Implications of Foreign Borrowing by Nonfinancial Corporations
Nonfinancial corporations should, in principle, be able to manage their own risks and should undertake such risks at their own peril. However, in the case of public sector corporations, the government is a significant shareholder, and it needs to ensure that these corporations achieve adequate returns with acceptable degrees of risk. Some of these corporations produce exclusively for the domestic market or have a concentrated import and export pattern. In these cases, the government (as a shareholder) should require that borrowing in foreign currency, for example, does not expose the firm to risks that are not appropriately hedged, or that the currency composition of debt reflects basic principles of diversification consistent with the export and import pattern of the firm.

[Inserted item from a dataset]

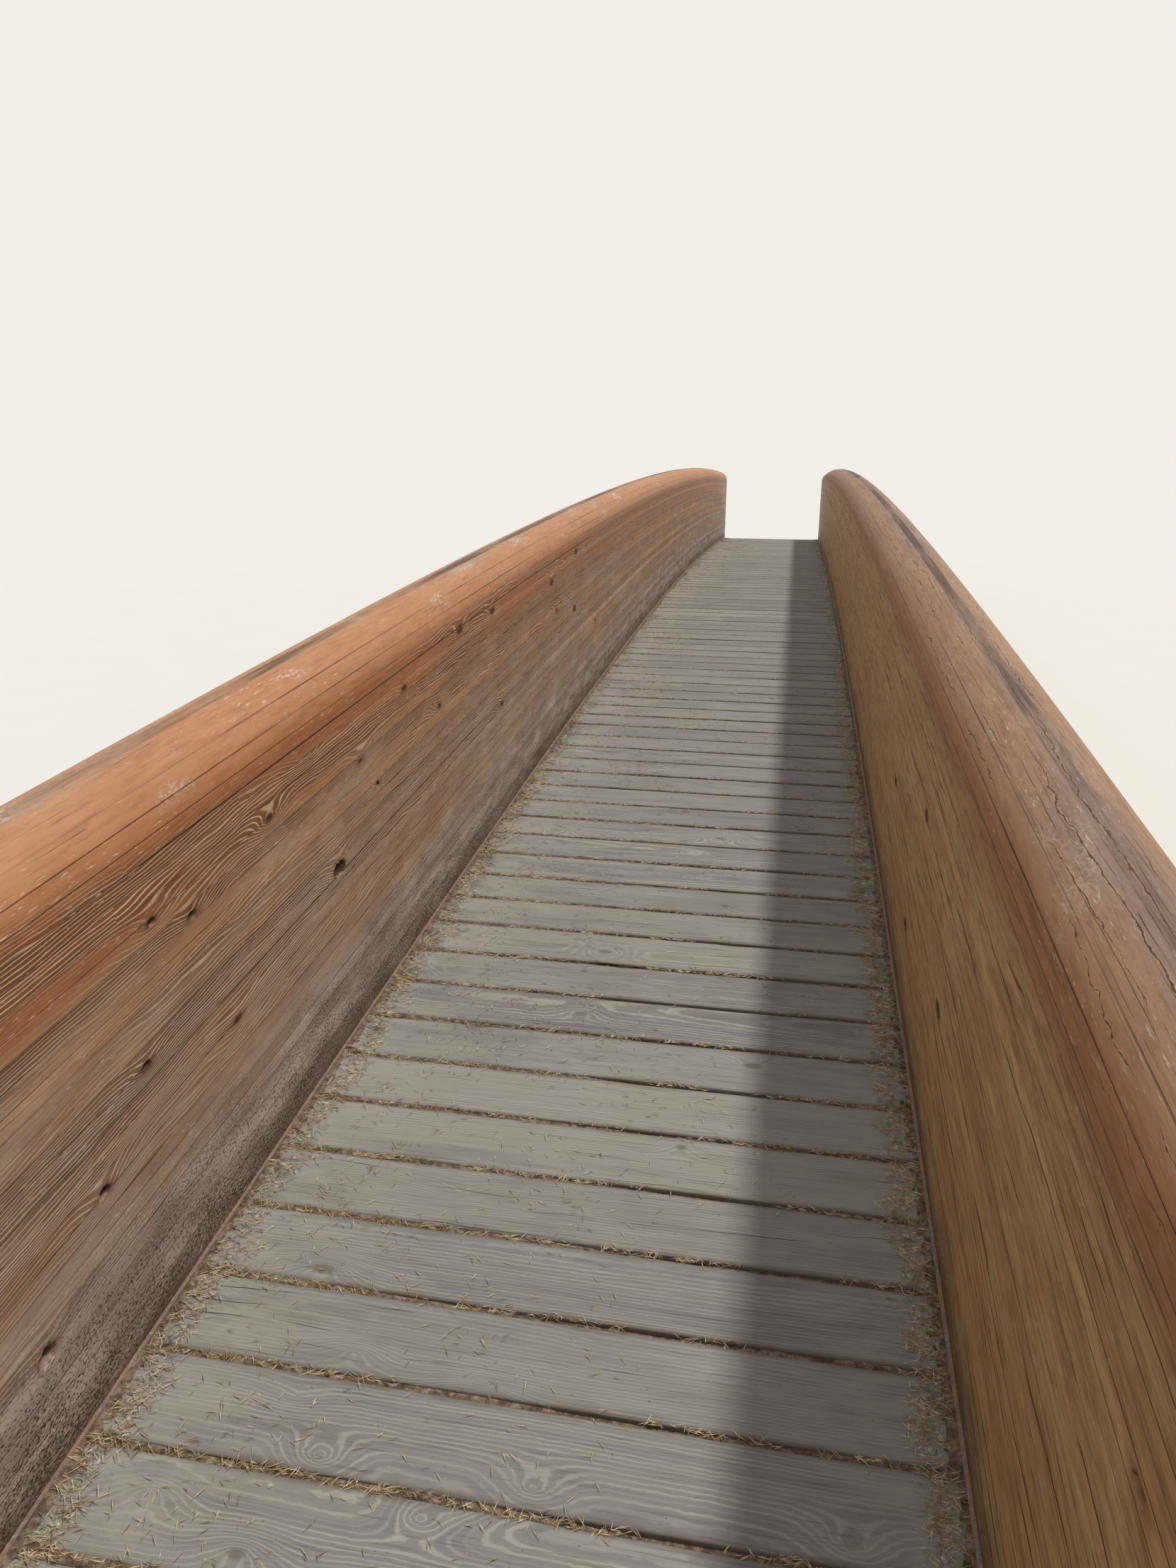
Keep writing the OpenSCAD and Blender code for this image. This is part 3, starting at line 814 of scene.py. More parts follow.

In the case of private corporations, the government has a role in ensuring that the activities of these corporations can be adequately assessed by establishing and enforcing standards with regard to the public provision of appropriate financial information. In addition, the government should carefully monitor the foreign borrowing of domestic corporations for statistical purposes in order to aid in macroeconomic policy design and to alert the authorities specifically of potential dangers posed by the external exposure of major corporations that, because of the corporation’s size, may pose risks for the whole economy. The government should abstain from singling out “strategic” sectors that are supported. Such support not only could be quite costly (in the form of bailouts) but also could create significant moral hazard problems. As a general rule, private nonfinancial corporations that find themselves overexposed should be allowed to go bankrupt or to be bought by other corporations on market terms.